_Short task_:
Where the data below has the string "bodies", return the whole line.
• • • •
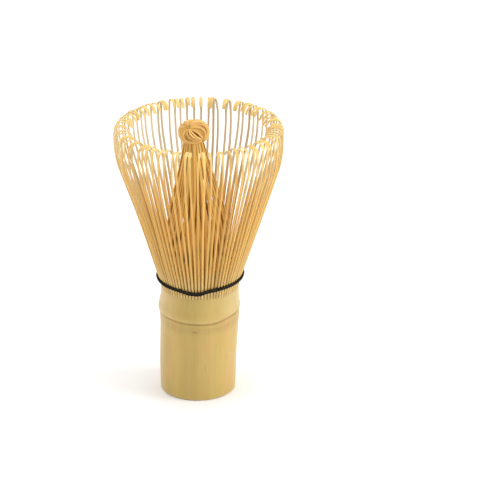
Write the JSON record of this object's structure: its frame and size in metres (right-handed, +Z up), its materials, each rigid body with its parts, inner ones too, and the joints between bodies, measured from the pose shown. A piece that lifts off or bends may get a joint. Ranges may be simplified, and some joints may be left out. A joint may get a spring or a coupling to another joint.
{
  "type": "bamboo tea whisk",
  "caption": "Hand whisk split from one bamboo culm: hollow grip, outer curled tines, inner tines wound to a knot, twined thread.",
  "frame": {"origin": "centre of the grip's underside, which it stands on", "axes": "+Z up along the grip's axis, towards the tines; -Y towards the thread's knot"},
  "size_m": [0.0592, 0.0592, 0.1004],
  "materials": {
    "bamboo_skin": "satin culm skin",
    "bamboo_tine": "split and shaved",
    "black_thread": "twisted cotton"
  },
  "bodies": {
    "handle": {"grip": "bamboo_skin", "outer_tine_roots": "bamboo_tine", "inner_tines_01": "bamboo_tine", "inner_tines_02": "bamboo_tine", "inner_tines_03": "bamboo_tine", "inner_tines_04": "bamboo_tine", "inner_tines_05": "bamboo_tine", "inner_tines_06": "bamboo_tine", "inner_tines_07": "bamboo_tine", "inner_tines_08": "bamboo_tine", "inner_tines_09": "bamboo_tine", "inner_tines_10": "bamboo_tine", "inner_tines_11": "bamboo_tine", "inner_tines_12": "bamboo_tine", "inner_tines_13": "bamboo_tine", "inner_tines_14": "bamboo_tine", "inner_tines_15": "bamboo_tine", "inner_tines_16": "bamboo_tine", "wound_knot": "bamboo_tine", "binding_thread": "black_thread", "thread_knot": "black_thread"},
    "outer_01": {"outer_tines_01": "bamboo_tine"},
    "outer_02": {"outer_tines_02": "bamboo_tine"},
    "outer_03": {"outer_tines_03": "bamboo_tine"},
    "outer_04": {"outer_tines_04": "bamboo_tine"},
    "outer_05": {"outer_tines_05": "bamboo_tine"},
    "outer_06": {"outer_tines_06": "bamboo_tine"},
    "outer_07": {"outer_tines_07": "bamboo_tine"},
    "outer_08": {"outer_tines_08": "bamboo_tine"},
    "outer_09": {"outer_tines_09": "bamboo_tine"},
    "outer_10": {"outer_tines_10": "bamboo_tine"},
    "outer_11": {"outer_tines_11": "bamboo_tine"},
    "outer_12": {"outer_tines_12": "bamboo_tine"},
    "outer_13": {"outer_tines_13": "bamboo_tine"},
    "outer_14": {"outer_tines_14": "bamboo_tine"},
    "outer_15": {"outer_tines_15": "bamboo_tine"},
    "outer_16": {"outer_tines_16": "bamboo_tine"}
  },
  "joints": [
    {"name": "flex_01", "type": "hinge", "parent": "handle", "child": "outer_01", "pos_m": [0.01731, 0, 0.0517], "axis": [0, 1, 0], "range_deg": [-4, 6], "stiffness_Nm_per_rad": 0.0256},
    {"name": "flex_02", "type": "hinge", "parent": "handle", "child": "outer_02", "pos_m": [0.01599, 0.00662, 0.0517], "axis": [-0.3827, 0.9239, 0], "range_deg": [-4, 6], "stiffness_Nm_per_rad": 0.0256},
    {"name": "flex_03", "type": "hinge", "parent": "handle", "child": "outer_03", "pos_m": [0.01224, 0.01224, 0.0517], "axis": [-0.7071, 0.7071, 0], "range_deg": [-4, 6], "stiffness_Nm_per_rad": 0.0256},
    {"name": "flex_04", "type": "hinge", "parent": "handle", "child": "outer_04", "pos_m": [0.00662, 0.01599, 0.0517], "axis": [-0.9239, 0.3827, 0], "range_deg": [-4, 6], "stiffness_Nm_per_rad": 0.0256},
    {"name": "flex_05", "type": "hinge", "parent": "handle", "child": "outer_05", "pos_m": [0, 0.01731, 0.0517], "axis": [-1, 0, 0], "range_deg": [-4, 6], "stiffness_Nm_per_rad": 0.0256},
    {"name": "flex_06", "type": "hinge", "parent": "handle", "child": "outer_06", "pos_m": [-0.00662, 0.01599, 0.0517], "axis": [-0.9239, -0.3827, 0], "range_deg": [-4, 6], "stiffness_Nm_per_rad": 0.0256},
    {"name": "flex_07", "type": "hinge", "parent": "handle", "child": "outer_07", "pos_m": [-0.01224, 0.01224, 0.0517], "axis": [-0.7071, -0.7071, 0], "range_deg": [-4, 6], "stiffness_Nm_per_rad": 0.0256},
    {"name": "flex_08", "type": "hinge", "parent": "handle", "child": "outer_08", "pos_m": [-0.01599, 0.00662, 0.0517], "axis": [-0.3827, -0.9239, 0], "range_deg": [-4, 6], "stiffness_Nm_per_rad": 0.0256},
    {"name": "flex_09", "type": "hinge", "parent": "handle", "child": "outer_09", "pos_m": [-0.01731, 0, 0.0517], "axis": [0, -1, 0], "range_deg": [-4, 6], "stiffness_Nm_per_rad": 0.0256},
    {"name": "flex_10", "type": "hinge", "parent": "handle", "child": "outer_10", "pos_m": [-0.01599, -0.00662, 0.0517], "axis": [0.3827, -0.9239, 0], "range_deg": [-4, 6], "stiffness_Nm_per_rad": 0.0256},
    {"name": "flex_11", "type": "hinge", "parent": "handle", "child": "outer_11", "pos_m": [-0.01224, -0.01224, 0.0517], "axis": [0.7071, -0.7071, 0], "range_deg": [-4, 6], "stiffness_Nm_per_rad": 0.0256},
    {"name": "flex_12", "type": "hinge", "parent": "handle", "child": "outer_12", "pos_m": [-0.00662, -0.01599, 0.0517], "axis": [0.9239, -0.3827, 0], "range_deg": [-4, 6], "stiffness_Nm_per_rad": 0.0256},
    {"name": "flex_13", "type": "hinge", "parent": "handle", "child": "outer_13", "pos_m": [0, -0.01731, 0.0517], "axis": [1, 0, 0], "range_deg": [-4, 6], "stiffness_Nm_per_rad": 0.0256},
    {"name": "flex_14", "type": "hinge", "parent": "handle", "child": "outer_14", "pos_m": [0.00662, -0.01599, 0.0517], "axis": [0.9239, 0.3827, 0], "range_deg": [-4, 6], "stiffness_Nm_per_rad": 0.0256},
    {"name": "flex_15", "type": "hinge", "parent": "handle", "child": "outer_15", "pos_m": [0.01224, -0.01224, 0.0517], "axis": [0.7071, 0.7071, 0], "range_deg": [-4, 6], "stiffness_Nm_per_rad": 0.0256},
    {"name": "flex_16", "type": "hinge", "parent": "handle", "child": "outer_16", "pos_m": [0.01599, -0.00662, 0.0517], "axis": [0.3827, 0.9239, 0], "range_deg": [-4, 6], "stiffness_Nm_per_rad": 0.0256}
  ]
}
• • • •
_Written answer_:
Write the JSON record of this object's structure: its frame and size in metres (right-handed, +Z up), its materials, each rigid body with its parts, inner ones too, and the joints between bodies, measured from the pose shown. A piece that lifts off or bends may get a joint. Ranges may be simplified, and some joints may be left out. A joint may get a spring or a coupling to another joint.
  "bodies": {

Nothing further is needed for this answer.